Au bord de la route Bujumbura-Gitega, dans la vallée du ruisseau Nyambeho, à quelques mètres, un monument flambant neuf en fer de plus de 5m de hauteur défie l’ancien monument (une stèle appartenant à une autre association qui milite pour la reconnaissance du génocide des Hutu). Selon les sources concordantes, il a été construit dans la matinée du 21 septembre par des « inconnus ». De couleur bleu-ciel avec deux faces, les écriteaux sont visibles des deux côtés. En haut, un œil en larme fixe les passants et les mots comme : je me souviens, never again, « Zingatiya » (prendre à cœur). Un slogan (Avant 1972 et après)  du Collectif des Survivants et Victimes du Génocide hutu de 1972 entoure cet œil pleurant à chaudes larmes. Malgré sa forme imposante et sa couleur vive, la population de Giheta et Gitega s’étonne qu’il ait été construit sans qu’elle soit associée ni consultée. Interrogé, plusieurs habitants de la commune ont fait savoir que ces monuments construits côte à côte sèment plutôt le trouble parmi les victimes et les survivants du « génocide ».

« Personne ne nous a expliqué ce que ça signifie. Ceux qui savent lire nous disent que c’est un monument pour les victimes de 1972 », a confié un septuagénaire.

Pour cet homme qui indique avoir perdu son oncle en 1972, la construction de ce monument, alors qu’il y avait un autre, plus ancien, montre que la lecture commune sur les évènements qui ont endeuillé le Burundi est encore loin.
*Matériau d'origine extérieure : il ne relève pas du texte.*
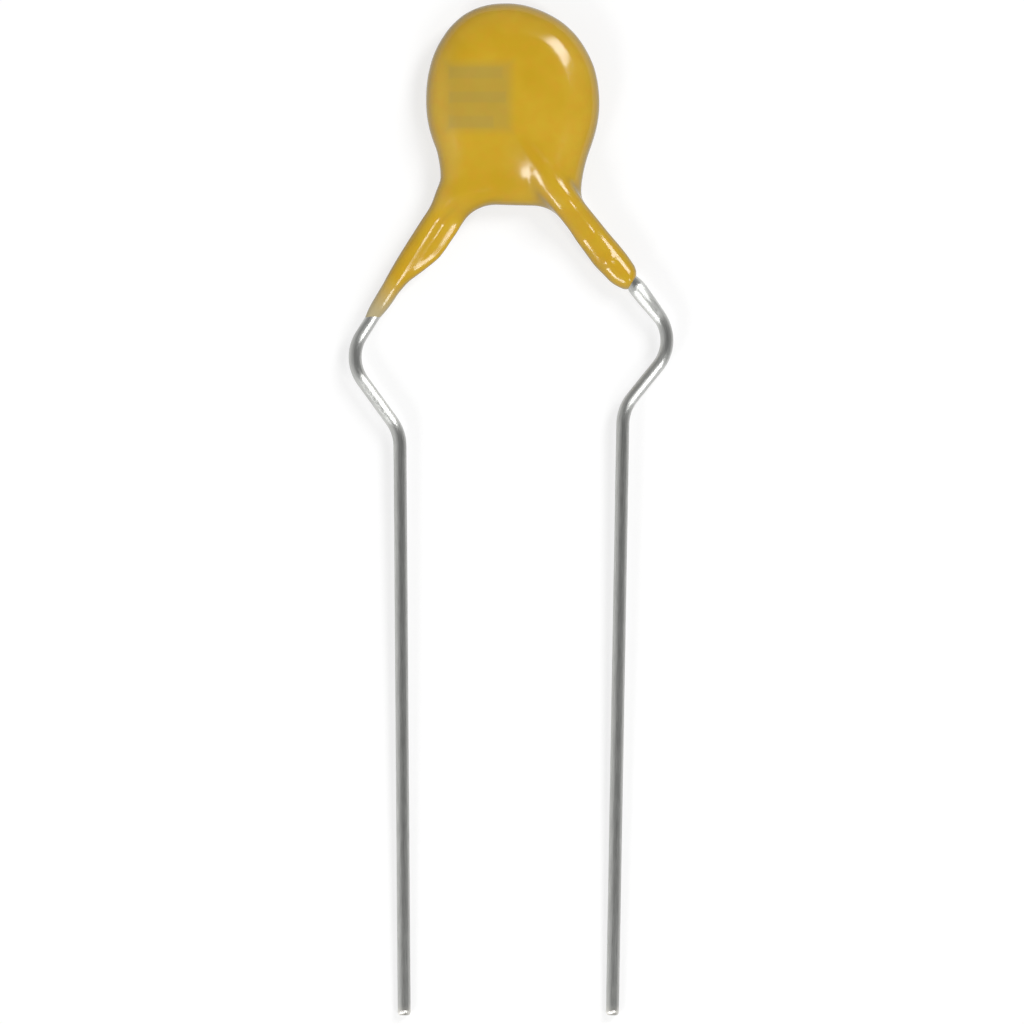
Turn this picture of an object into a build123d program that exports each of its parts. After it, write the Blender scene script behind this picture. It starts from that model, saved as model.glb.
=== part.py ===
from build123d import *
import os
from collections import namedtuple
from math import asin, cos, degrees, radians, sin, sqrt

# Resettable fuse with two kinked radial leads, in millimetres.
# It lies on its back: disc towards +Y, leads towards -Y, front face up. Points of the
# part are (across, up) on its own flat middle plane, measured from the widest line of
# the coated body, and heights are measured from that plane towards the front.

# Sandwich inside the coating
chip_radius = 3.2
chip_thickness = 0.8
chip_centre = (0, 0.35)
foil_thickness = 0.08
solder_film = 0.05
solder_width = 1.15
solder_height = 0.42
solder_taper = 25
solder_overhang = 0.3
solder_lap = 1.25

# Wire
wire_radius = 0.3
cut_chamfer = 0.06
leave_run = 1.8
level_run = 5.7
set_radius = 1.5
elbow_radius = 1.85
knee_radius = 2.0

Lead = namedtuple("Lead", "side inner elbow knee tip")
front = Lead(1, Vector(0.25, -1.45), Vector(7.55, -10.9), Vector(5.05, -14.0), Vector(4.57, -41.6))
rear = Lead(-1, Vector(-0.8, -1.1), Vector(-7.52, -11.7), Vector(-5.1, -15.05), Vector(-4.91, -41.6))

# Epoxy coating, a disc that thins below the chip to a waist and splits into two sleeves
body_half_width = 3.95
crown_height = 4.45
body_half_depth = 1.27
rim_belt = 0.07
shoulder_radius = 5.55
waist_radius = 5.43
shoulder_turn = 21
thin_from = -2.0
thin_to = -4.5
thin_half_depth = 0.62
body_bottom = -4.8
body_spans = 8
bottom_rim = 0.45
web_top = -2.6
web_half_width = 3.2
web_half_depth = 0.5
web_rim = 0.45
strip_above_neck = 1.2
strip_below_neck = 1.7
strip_outside = 0.4
strip_inside = 0.75
flare_radius = 1.6
crotch_radius = 1.3
blend_radius = 0.15
blend_reach = -6
crease_angle = 12
touching = 0.01

# Sleeves: run past the neck, half width, half depth, and how far the coat sags to the inner side
neck = -4.7
front_coat = [
    (-4.5, 0.24, 0.24, 0),
    (-3.7, 0.38, 0.36, 0),
    (-2.5, 0.48, 0.42, 0.06),
    (-1.2, 0.6, 0.46, 0.14),
    (0.5, 0.68, 0.5, 0.22),
    (1.4, 0.68, 0.5, 0.2),
    (2.7, 0.745, 0.52, 0.155),
    (4.0, 0.68, 0.52, 0.15),
    (4.5, 0.6, 0.5, 0.14),
    (4.95, 0.4, 0.4, 0.02),
]
rear_coat = [
    (-4.65, 0.24, 0.24, 0),
    (-3.85, 0.38, 0.36, 0),
    (-2.5, 0.5, 0.42, 0.08),
    (-1.2, 0.66, 0.46, 0.2),
    (0.75, 0.83, 0.5, 0.36),
    (2.2, 0.82, 0.5, 0.32),
    (2.75, 0.73, 0.48, 0.24),
    (3.4, 0.6, 0.46, 0.12),
    (4.3, 0.42, 0.4, 0.01),
    (5.2, 0.38, 0.37, 0),
    (6.4, 0.34, 0.34, 0),
]

# Heights that follow from the sandwich
foil_face = chip_thickness / 2 + foil_thickness
lead_height = foil_face + solder_film + wire_radius

# Resting plane: the back of the disc and both wire tips touch the floor
rest_angle = asin((body_half_depth - wire_radius) / (thin_from - front.tip.Y))
centre_height = -front.tip.Y * sin(rest_angle) + wire_radius * cos(rest_angle)
centre_back = -(crown_height + front.tip.Y) / 2 * cos(rest_angle)
lie = Plane(
    origin=(0, centre_back, centre_height),
    x_dir=(1, 0, 0),
    z_dir=(0, -sin(rest_angle), cos(rest_angle)),
)


def half_width(up):
    """Half the body's width below its widest line, along the shoulder and waist arcs."""
    turn = radians(shoulder_turn)
    reach = shoulder_radius + waist_radius
    shoulder_middle = body_half_width - shoulder_radius
    if up > -shoulder_radius * sin(turn):
        return shoulder_middle + sqrt(shoulder_radius**2 - up**2)
    rise = max(up + reach * sin(turn), 0)
    return shoulder_middle + reach * cos(turn) - sqrt(waist_radius**2 - rise**2)


def half_depth(up):
    """Half the body's thickness, which falls in a soft step below the chip."""
    share = min(1, max(0, (up - thin_to) / (thin_from - thin_to)))
    return thin_half_depth + (body_half_depth - thin_half_depth) * share**2 * (3 - 2 * share)


def level(up):
    """Plane square to the body at a height, facing the leads."""
    return Plane(lie.location * Plane(origin=(0, up, 0), x_dir=(1, 0, 0), z_dir=(0, -1, 0)).location)


def slant(lead):
    """Direction of the lead's straight run from its inner end to its elbow."""
    return (lead.elbow - lead.inner).normalized()


def axis_point(lead, run):
    """Point of the lead's axis, a run away from its inner end."""
    share = min(1, max(0, (level_run - run) / (level_run - leave_run)))
    flat = lead.inner + slant(lead) * run
    return Vector(flat.X, flat.Y, lead.side * lead_height * share)


def neck_run(lead):
    """Run from the lead's inner end to the neck of the coating."""
    return (neck - lead.inner.Y) / slant(lead).Y


def station(lead, run):
    """Plane square to the slanting run on the lead's axis, x towards the other lead."""
    along = slant(lead)
    across = Vector(along.Y, -along.X) * lead.side
    local = Plane(origin=axis_point(lead, run), x_dir=across, z_dir=along)
    return Plane(lie.location * local.location)


def creases(part):
    """Edges near the body at which two faces meet at an angle."""
    found = []
    for edge in part.edges():
        faces = [face for face in part.faces() if any(edge.is_same(other) for other in face.edges())]
        if len(faces) != 2 or lie.to_local_coords(edge.center()).Y < blend_reach:
            continue
        middle = edge.position_at(0.5)
        first, second = (face.normal_at(middle) for face in faces)
        if first.get_angle(second) > crease_angle:
            found.append(edge)
    return found


os.makedirs("parts", exist_ok=True)

# Chip of conductive polymer
with BuildPart() as ptc_chip:
    with BuildSketch(lie.offset(-chip_thickness / 2)):
        with Locations(chip_centre):
            Circle(chip_radius)
    extrude(amount=chip_thickness)
ptc_chip.part.label = "ptc_chip"
export_step(ptc_chip.part, "parts/ptc_chip.step")
inner_pieces = [ptc_chip.part]

# Foil electrodes, laminated on both faces and punched out with the chip
for name, lead in (("front_electrode", front), ("rear_electrode", rear)):
    with BuildPart() as foil:
        with BuildSketch(lie.offset(lead.side * chip_thickness / 2)):
            with Locations(chip_centre):
                Circle(chip_radius)
        extrude(amount=lead.side * foil_thickness)
    foil.part.label = name
    export_step(foil.part, f"parts/{name}.step")
    inner_pieces.append(foil.part)

# Leads: flat along the foil, down to the middle plane, out to the elbow, in to the knee
wires = []
for name, lead in (("front_lead", front), ("rear_lead", rear)):
    with BuildPart() as wire:
        bends = [axis_point(lead, run) for run in (0, leave_run, level_run)]
        bends += [lead.elbow, lead.knee, lead.tip]
        with BuildLine() as route:
            FilletPolyline(
                *[lie.from_local_coords(bend) for bend in bends],
                radius=[set_radius, set_radius, elbow_radius, knee_radius],
            )
        with BuildSketch(Plane(origin=route.line @ 0, z_dir=route.line % 0)):
            Circle(wire_radius)
        sweep(path=route.line)
        chamfer(wire.edges().sort_by(Axis.Y)[0], cut_chamfer)
    wire.part.label = name
    export_step(wire.part, f"parts/{name}.step")
    wires.append(wire.part)

# Solder joints: a low mound round the end of each wire, on the foil
for name, lead, wire_part in (("front_solder", front, wires[0]), ("rear_solder", rear, wires[1])):
    middle_run = (solder_lap - solder_overhang) / 2
    middle = axis_point(lead, middle_run)
    lean = degrees(asin(slant(lead).X))
    with BuildPart() as solder:
        with BuildSketch(lie.offset(lead.side * foil_face)):
            with Locations(Location((middle.X, middle.Y), lean - 90)):
                SlotOverall(solder_lap + solder_overhang, solder_width)
        extrude(amount=lead.side * solder_height, taper=solder_taper)
        add(wire_part, mode=Mode.SUBTRACT)
    solder.part.label = name
    export_step(solder.part, f"parts/{name}.step")
    inner_pieces.append(solder.part)

# Crown of the coating: half a disc with its rim rounded on both faces
with BuildPart() as crown:
    with BuildSketch(lie.offset(-body_half_depth)):
        with BuildLine():
            arch = EllipticalCenterArc((0, 0), body_half_width, crown_height, start_angle=0, arc_size=180)
            Line(arch @ 1, arch @ 0)
        make_face()
    extrude(amount=2 * body_half_depth)
    flat_faces = crown.faces().filter_by(GeomType.PLANE).sort_by(SortBy.AREA)[-2:]
    rim = [edge for edge in flat_faces.edges() if edge.geom_type != GeomType.LINE]
    fillet(rim, body_half_depth - rim_belt)

# Lower body of the coating: sections that thin below the chip, lofted past both ends and cut to length
with BuildPart() as lower_body:
    step = -body_bottom / body_spans
    for number in range(-2, body_spans + 2):
        up = -step * number
        with BuildSketch(level(up)):
            RectangleRounded(2 * half_width(up), 2 * half_depth(up), half_depth(up) - rim_belt)
    loft()
    split(bisect_by=level(0), keep=Keep.TOP)
    split(bisect_by=level(body_bottom), keep=Keep.BOTTOM)
    bottom = lower_body.faces().filter_by(GeomType.PLANE).sort_by(Axis.Y)[0]
    fillet(bottom.edges(), bottom_rim)

# Web of the coating: the thin skin that fills the corners between body and leads
with BuildPart() as web:
    with BuildSketch(lie.offset(-web_half_depth)) as web_outline:
        with Locations((0, (web_top + body_bottom) / 2)):
            Rectangle(2 * web_half_width, web_top - body_bottom)
        for lead in (front, rear):
            run = neck_run(lead)
            start = lead.inner + slant(lead) * (run - strip_above_neck)
            end = lead.inner + slant(lead) * (run + strip_below_neck)
            across = Vector(slant(lead).Y, -slant(lead).X) * lead.side
            with BuildLine():
                Polyline(
                    start - across * strip_outside,
                    end - across * strip_outside,
                    end + across * strip_inside,
                    start + across * strip_inside,
                    close=True,
                )
            make_face()
        flares = [
            v for v in web_outline.vertices()
            if abs(abs(v.X) - web_half_width) < touching and body_bottom < v.Y < (web_top + body_bottom) / 2
        ]
        crotches = [
            v for v in web_outline.vertices()
            if abs(v.Y - body_bottom) < touching and abs(v.X) < web_half_width - touching
        ]
        fillet(flares, flare_radius)
        fillet(crotches, crotch_radius)
    extrude(amount=2 * web_half_depth)
    flat_faces = web.faces().filter_by(GeomType.PLANE).sort_by(SortBy.AREA)[-2:]
    fillet(flat_faces.edges(), web_rim)

# Sleeves of the coating: a ridge over the wire's end, then a coat that runs out on the wire
sleeves = []
for lead, coat in ((front, front_coat), (rear, rear_coat)):
    with BuildPart() as sleeve:
        for past_neck, wide, deep, sag in coat:
            with BuildSketch(station(lead, neck_run(lead) + past_neck)):
                with Locations((sag, 0)):
                    Ellipse(wide, deep)
        loft()
    sleeves.append(sleeve.part)

with BuildPart() as epoxy_coating:
    for piece in (web.part, *sleeves, lower_body.part, crown.part):
        add(piece)
    fillet(creases(epoxy_coating.part), blend_radius)
    add(inner_pieces + wires, mode=Mode.SUBTRACT)
epoxy_coating.part.label = "epoxy_coating"
export_step(epoxy_coating.part, "parts/epoxy_coating.step")
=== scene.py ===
"""Looks of a resettable fuse that lies on its back: a disc dipped in yellow epoxy, with two kinked wires.

The dipped coat is one skin. It is taken from a field of distances that blends the disc, the web under it and
the sleeves on both wires. Points of the part are in millimetres on its own flat middle plane: across, up from
the widest line of the disc, and out towards the front face. `lay_down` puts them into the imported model's
frame, in metres.
"""
import math

import bpy
import numpy as np
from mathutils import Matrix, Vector


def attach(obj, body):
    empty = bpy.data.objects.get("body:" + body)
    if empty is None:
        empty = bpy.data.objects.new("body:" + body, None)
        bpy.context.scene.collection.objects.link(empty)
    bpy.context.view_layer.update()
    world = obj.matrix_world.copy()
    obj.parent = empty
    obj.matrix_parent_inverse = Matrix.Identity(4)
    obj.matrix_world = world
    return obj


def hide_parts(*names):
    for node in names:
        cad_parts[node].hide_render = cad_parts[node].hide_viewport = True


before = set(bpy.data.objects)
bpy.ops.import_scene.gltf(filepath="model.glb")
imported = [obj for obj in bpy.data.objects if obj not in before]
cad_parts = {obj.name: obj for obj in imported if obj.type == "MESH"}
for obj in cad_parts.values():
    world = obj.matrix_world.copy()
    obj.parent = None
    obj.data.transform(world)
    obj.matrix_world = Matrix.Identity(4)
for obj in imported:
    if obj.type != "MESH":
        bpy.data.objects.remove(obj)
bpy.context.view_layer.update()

MM = 0.001

# How the part lies: the back of the coat and both wire tips touch the floor
CROWN_HEIGHT = 4.45
TIP_UP = -41.6
TOUCH_UP = -2.0
TOUCH_DEPTH = 1.27
WIRE_RADIUS = 0.3
REST_SINE = (TOUCH_DEPTH - WIRE_RADIUS) / (TOUCH_UP - TIP_UP)
REST_COSINE = math.sqrt(1 - REST_SINE ** 2)
LIE_BACK = -(CROWN_HEIGHT + TIP_UP) / 2 * REST_COSINE
LIE_HEIGHT = -TIP_UP * REST_SINE + WIRE_RADIUS * REST_COSINE

# Wires: side of the disc, inner end, elbow, knee and tip
LEADS = {
    "front": dict(side=1, inner=(0.25, -1.45), elbow=(7.55, -10.9), knee=(5.05, -14.0), tip=(4.57, TIP_UP)),
    "rear": dict(side=-1, inner=(-0.8, -1.1), elbow=(-7.52, -11.7), knee=(-5.1, -15.05), tip=(-4.91, TIP_UP)),
}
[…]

«  S’ils se réclament de la même cause, pourquoi érigent-ils deux monuments sur un même site ? », s’interroge-t-il.
Ce septuagénaire n’est pas le seul à se demander le bien-fondé de ce monument construit à la hâte et dont personne n’a voulu expliquer la signification.

« C’est pour leurs intérêts et non les nôtres. Que ces deux associations s’entendent et viennent nous montrer le vrai et le faux monument sinon c’est pour nous embrouiller », constate Joseph qui habite dans la commune Gitega tout près de Nyambeho.

« La mésentente était prévisible ! »

L’ancien monument

Pour beaucoup, la construction de ce monument à côté d’un autre ne surprend personne.

« Nous étions sûrs que ça finirait par arriver à voir comment deux groupes se disputaient la même cause  », fait savoir une femme veuve de 1972. En parlant de « chicanerie », cette femme fait allusion à deux groupes : celui de François-Xavier Nsabimana est venu sur ce site de Nyambeho le 28 avril et un autre groupe de Déogratias Nkinahamira est venu le lendemain.

« Xavier nous a affirmé que lui et ses compagnons sont les seuls qui sont reconnus officiellement et que nous devons chasser toute autre personne qui viendrait se réclamer du Collectif des Survivants et Victimes du Génocide Hutu. En l’espace de 24h, un autre groupe (même slogan, même sigle) est venu tambour battant lui aussi nous donner les mêmes injonctions », raconte un taxi vélo rencontré sur les lieux.

« Qu’ils se chamaillent, c’est leur droit mais qu’ils laissent nos parents reposer en paix », lâche Bernard qui rappelle que son père a été jeté dans une fosse sur ce même site de Nyambeho. La population, éberluée, regarde sans comprendre ce conflit entre deux organisations qui théoriquement militent pour une même cause.

«  Ils l’ont mis ici sans nous avertir et si demain un malfaiteur vient voler les tôles et les tubes métalliques de ce monument, ils vont accuser les gens d’être partisans de tel ou tel autre partie », craint Isidore.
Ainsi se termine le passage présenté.